Here is my list of pros and cons of the craft robo:
Pros: great price, very portable, cuts vinyl and paper, has an optical eye.
Cons: lack of work instructions, limited cutting size.

All in all, I really like the craft robo and am very happy with my purchase. At some point I may want to go bigger to something like the Roland 24, but at this time the robo suits my needs.


----------



## Lnfortun (Feb 18, 2006)

MdmSparrow said:


> As I just wanted to stick my big toe in the waters of vinyl cutting, decided to purchase a craft robo. Got it at Specialty Graphics for $279, free shipping, and also purchased enough vehical and t-shirt vinyl to test it out, not free shipping, but very reasonable.
> 
> Directions for installing software and illustrator plug-in were good. Directions for actual cutting are lacking, but I was able to devote an entire weekend to figure out how to cut what. I did a variety of cutting from vinyls to cardstock and address labels.
> 
> ...


Have you tried contour cutting a complex shaped image using the registration mark? Do you have to own Adobe Illustrator to use the plugin? When cutting label did you use a carrier sheet? Will the unit cut twill or lighter weight fabric?
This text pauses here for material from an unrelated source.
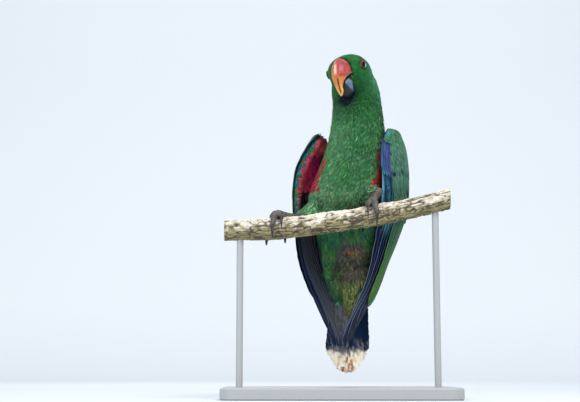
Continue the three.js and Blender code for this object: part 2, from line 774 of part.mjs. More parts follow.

I am planning to buy the unit to cut opaque transfer paper. Some opaque is made of 100% polyester fabric and wondering if the unit have enough oomph to cut this type of material.

Thanks in advance.


----------



## PoppaBear (Aug 15, 2007)

Thank you for the personal rundown of the unit. I had looked at it befoe but didn't really get enouf info IMO, but little stuff like this helps.
Adieu


----------



## MdmSparrow (Jul 23, 2007)

I have done contour cutting of complex shapes using the carrier sheet and registration marks. For instance, I cut a small shape (approx. 2.5" high) of the state of Michigan. Michigan has a small peninsula that extends into the Grand Traverse Bay (a beautiful place to visit, if I do say!). The peninsula ended up being about 3/8" x 1/32" at it's narrowest point and the robo cut it perfectly. I also cut some distressed type (uneven jagged edges) with no problems. I have not attempted to cut twill or any fabric. That's on my to do list. 

I am planning on purchasing a second blade so that I can dedicate one blade to paper only, as paper will dull the blade.


----------



## MdmSparrow (Jul 23, 2007)

Guess I didn't answer all your questions!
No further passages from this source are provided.